In emails to the Guardian, the 28-year-old minister detailed his “exasperation” with Palo Alto, a city in the heart of the technology industry, surrounded by severe income inequality and poverty.

“I believe Palo Alto is a ghetto of wealth, power, and elitist liberalism by proxy, meaning that many community members claim to want to fight for social justice issues, but that desire doesn’t translate into action,” Stevens wrote, lamenting that it was impossible for low-income people to live in the city. “The insane wealth inequality and the ignorance toward actual social justice is [sic] absolutely terrifying.”

He later added: “The tech industry is motivated by endless profit, elite status, rampant greed, and the myth that their technologies are somehow always improving the world.”

Evident in Stevens is the shock of someone who, still at a relatively tender age, learns what leftists’ favorite versions of charity and virtue actually are: respectively, outsourced and signaled. They will happily give you the shirt off someone else’s back — and research has vindicated this assessment.

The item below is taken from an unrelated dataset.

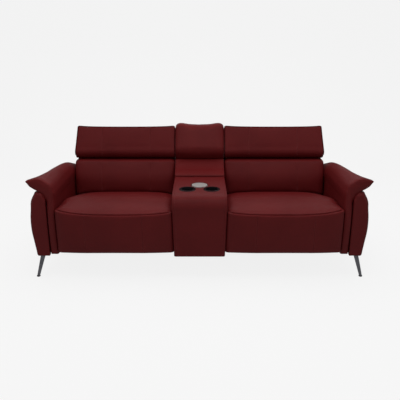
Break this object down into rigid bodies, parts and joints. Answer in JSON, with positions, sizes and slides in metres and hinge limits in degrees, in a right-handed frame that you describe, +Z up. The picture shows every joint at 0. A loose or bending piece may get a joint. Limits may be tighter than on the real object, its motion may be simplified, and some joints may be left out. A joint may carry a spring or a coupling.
{
  "type": "power reclining sofa",
  "caption": "Two-seat power reclining sofa in red leather with a fixed centre console, winged arms, tilting headrests and splayed metal legs.",
  "frame": {"origin": "on the floor, under the middle of the sofa's bounding box", "axes": "+X across the sofa to the right as seen from the front, +Y from the front to the back, +Z up"},
  "size_m": [2.2428, 0.95, 0.9256],
  "materials": {
    "red_leather": "satin",
    "black_steel": "satin",
    "wood_board": "matte",
    "deck_webbing": "matte",
    "motor_housing": "matte",
    "carriage_plastic": "matte",
    "switch_trim": "satin",
    "rocker_plastic": "satin",
    "cup_plastic": "gloss",
    "charging_surface": "matte",
    "bright_trim": "polished",
    "leg_metal": "satin",
    "glide_rubber": "matte"
  },
  "bodies": {
    "base": {"left_base_rails": "black_steel", "left_switch_plate": "switch_trim", "left_arm_frame": "red_leather", "left_arm_side_pad": "red_leather", "left_arm_wing": "red_leather", "left_cup_holder": "cup_plastic", "right_base_rails": "black_steel", "right_switch_plate": "switch_trim", "right_arm_frame": "red_leather", "right_arm_side_pad": "red_leather", "right_arm_wing": "red_leather", "right_cup_holder": "cup_plastic", "console_box": "red_leather", "console_top": "red_leather", "console_back_lower": "red_leather", "console_back_upper": "red_leather", "charging_disc": "charging_surface", "charging_ring": "bright_trim", "legs": "leg_metal", "centre_legs": "black_steel", "glides": "glide_rubber", "cross_rails": "black_steel", "rear_panel": "red_leather", "power_supply": "motor_housing"},
    "left_seat": {"left_seat_cushion": "red_leather", "left_seat_deck": "deck_webbing", "left_seat_frame": "black_steel", "left_actuator": "motor_housing"},
    "left_back": {"left_back_cushion": "red_leather", "left_back_frame": "wood_board", "left_back_brackets": "black_steel", "left_back_panel": "red_leather", "left_headrest_hinge": "black_steel"},
    "left_headrest": {"left_headrest_pad": "red_leather"},
    "left_long_link": {"left_long_links": "black_steel", "left_drive_tube": "black_steel"},
    "left_short_link": {"left_short_links": "black_steel"},
    "left_footrest": {"left_footrest_pad": "red_leather", "left_footrest_board": "wood_board", "left_footrest_brackets": "black_steel"},
    "left_carriage": {"left_carriage": "carriage_plastic"},
    "left_rocker": {"left_rocker": "rocker_plastic"},
    "right_seat": {"right_seat_cushion": "red_leather", "right_seat_deck": "deck_webbing", "right_seat_frame": "black_steel", "right_actuator": "motor_housing"},
    "right_back": {"right_back_cushion": "red_leather", "right_back_frame": "wood_board", "right_back_brackets": "black_steel", "right_back_panel": "red_leather", "right_headrest_hinge": "black_steel"},
    "right_headrest": {"right_headrest_pad": "red_leather"},
    "right_long_link": {"right_long_links": "black_steel", "right_drive_tube": "black_steel"},
    "right_short_link": {"right_short_links": "black_steel"},
    "right_footrest": {"right_footrest_pad": "red_leather", "right_footrest_board": "wood_board", "right_footrest_brackets": "black_steel"},
    "right_carriage": {"right_carriage": "carriage_plastic"},
    "right_rocker": {"right_rocker": "rocker_plastic"}
  },
  "joints": [
    {"name": "left_recline_slide", "type": "slide", "parent": "base", "child": "left_seat", "axis": [0, -1, 0], "range_m": [0, 0.1]},
    {"name": "left_back_recline", "type": "hinge", "parent": "left_seat", "child": "left_back", "pos_m": [-0.565, 0.175, 0.37], "axis": [-1, 0, 0], "range_deg": [0, 30.01]},
    {"name": "left_headrest_tilt", "type": "hinge", "parent": "left_back", "child": "left_headrest", "pos_m": [-0.565, 0.26, 0.722], "axis": [1, 0, 0], "range_deg": [0, 50]},
    {"name": "left_footrest_drive", "type": "hinge", "parent": "left_seat", "child": "left_long_link", "pos_m": [-0.565, -0.275, 0.33], "axis": [-1, 0, 0], "range_deg": [0, 157.2]},
    {"name": "left_short_link_pivot", "type": "hinge", "parent": "left_long_link", "child": "left_short_link", "pos_m": [-0.565, -0.095, 0.2], "axis": [-1, 0, 0], "range_deg": [-169.75, 0]},
    {"name": "left_footrest_tilt", "type": "hinge", "parent": "left_short_link", "child": "left_footrest", "pos_m": [-0.565, -0.379, 0.25], "axis": [-1, 0, 0], "range_deg": [0, 102.55]},
    {"name": "left_carriage_slide", "type": "slide", "parent": "left_seat", "child": "left_carriage", "axis": [0, -1, 0], "range_m": [0, 0.21446]},
    {"name": "left_rocker_press", "type": "hinge", "parent": "base", "child": "left_rocker", "pos_m": [-0.1803, -0.27, 0.537], "axis": [0, 0, 1], "range_deg": [-6, 6], "stiffness_Nm_per_rad": 1},
    {"name": "right_recline_slide", "type": "slide", "parent": "base", "child": "right_seat", "axis": [0, -1, 0], "range_m": [0, 0.1]},
    {"name": "right_back_recline", "type": "hinge", "parent": "right_seat", "child": "right_back", "pos_m": [0.565, 0.175, 0.37], "axis": [-1, 0, 0], "range_deg": [0, 30.01]},
    {"name": "right_headrest_tilt", "type": "hinge", "parent": "right_back", "child": "right_headrest", "pos_m": [0.565, 0.26, 0.722], "axis": [1, 0, 0], "range_deg": [0, 50]},
    {"name": "right_footrest_drive", "type": "hinge", "parent": "right_seat", "child": "right_long_link", "pos_m": [0.565, -0.275, 0.33], "axis": [-1, 0, 0], "range_deg": [0, 157.2]},
    {"name": "right_short_link_pivot", "type": "hinge", "parent": "right_long_link", "child": "right_short_link", "pos_m": [0.565, -0.095, 0.2], "axis": [-1, 0, 0], "range_deg": [-169.75, 0]},
    {"name": "right_footrest_tilt", "type": "hinge", "parent": "right_short_link", "child": "right_footrest", "pos_m": [0.565, -0.379, 0.25], "axis": [-1, 0, 0], "range_deg": [0, 102.55]},
    {"name": "right_carriage_slide", "type": "slide", "parent": "right_seat", "child": "right_carriage", "axis": [0, -1, 0], "range_m": [0, 0.21446]},
    {"name": "right_rocker_press", "type": "hinge", "parent": "base", "child": "right_rocker", "pos_m": [0.1803, -0.27, 0.537], "axis": [0, 0, 1], "range_deg": [-6, 6], "stiffness_Nm_per_rad": 1}
  ],
  "couplings": [
    {"joint": "left_back_recline", "follows": "left_recline_slide", "rad_per_m": 5.236},
    {"joint": "left_short_link_pivot", "follows": "left_footrest_drive", "ratio": -1.0795},
    {"joint": "left_footrest_tilt", "follows": "left_footrest_drive", "ratio": 0.65204},
    {"joint": "left_carriage_slide", "follows": "left_footrest_drive", "m_per_rad": 0.07813},
    {"joint": "right_back_recline", "follows": "right_recline_slide", "rad_per_m": 5.236},
    {"joint": "right_short_link_pivot", "follows": "right_footrest_drive", "ratio": -1.0795},
    {"joint": "right_footrest_tilt", "follows": "right_footrest_drive", "ratio": 0.65204},
    {"joint": "right_carriage_slide", "follows": "right_footrest_drive", "m_per_rad": 0.07813}
  ]
}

Study after study has found what even the New York Times  had to admit in “Bleeding Heart Tightwads”: Conservatives give far more to charity than do liberals — perhaps twice as much — despite having lower average incomes.

Moreover, leftists who do donate money are less likely to give it to the poor, about whom they claim to care, but instead finance liberal political causes.

Writer Peter Schweizer exposed more inconvenient truths in his 2008 piece, “Don't listen to the liberals — Right-wingers really are nicer people, latest research shows.” As I summarized the findings in 2016, the studies he cited indicated that liberals relative to conservatives are:

More money-oriented and greedy. As Schweizer wrote, leftists are even more likely to agree with the statement 'there are [sic] no right or wrong ways to make money'.”

• Less likely to donate to charity and help the poor.

 • Less likely to care for an ill parent.

• Less likely to say they derive happiness from putting others’ happiness before their own.

• Less interested in getting married (they sure like manipulating marriage, though).

• Less likely to have children.

• Less likely to believe they should place their children’s well-being before their own.

• Less likely to hug their children (Schweizer says that his wife “thinks they're too busy hugging trees”).

(Actually, they’d probably be more apt to support a federally funded tree-hugging program.)

These are yet more examples of how leftists don’t have principles but preferences — and one preference is that they not sacrifice for their own faux principles. Consider also liberals’ recent defense of vicious gang MS-13, their opposition to President Trump’s travel bans affecting terrorist-spawning nations, and their lust affair (because new socialist voters are exciting!) with immigration in general. Rich leftists talk a good game.

But they never actually live in neighborhoods plagued by MS-13, jihadist leaning newcomers, or unassimilable immigrants of any stripe. They put them in blue-collar areas. Their neighborhoods still look like the Mayfield of Leave it to Beaver.

For Diversity™ is, in the leftist world, “for thee, not for me.” Just ponder how wealthy progressives in posh NYC neighborhoods were up in arms in recent years at proposals to put poorer minority children in their kids’ 1950s-demographics schools. One Dumbo parent (meaning, from Dumbo, Brooklyn, of course) actually said of his opposition, “It’s more complicated when it’s about your own children.” 

Or your own career — if leftist Senator Elizabeth Warren is any indication. While Warren certainly supports affirmative action, far be it from her to actually sacrifice for it. Instead of joining blue-collar whites at the back of the jobs bus, she claimed American Indian status so she could benefit from affirmative-action-fired career advancement at Harvard Law School.

But this isn’t unusual among university faculties: They look like 1950s Mayfield, too — if you can picture Beaver, Wally, and Eddie Haskell all grown and teaching “Gay and Lesbian Studies.”

As for Gregory Stevens, he has learned the hard way that his fellow leftists care more about appearances than action. For it’s easy to be idealistic when you don’t have to live with your ideals.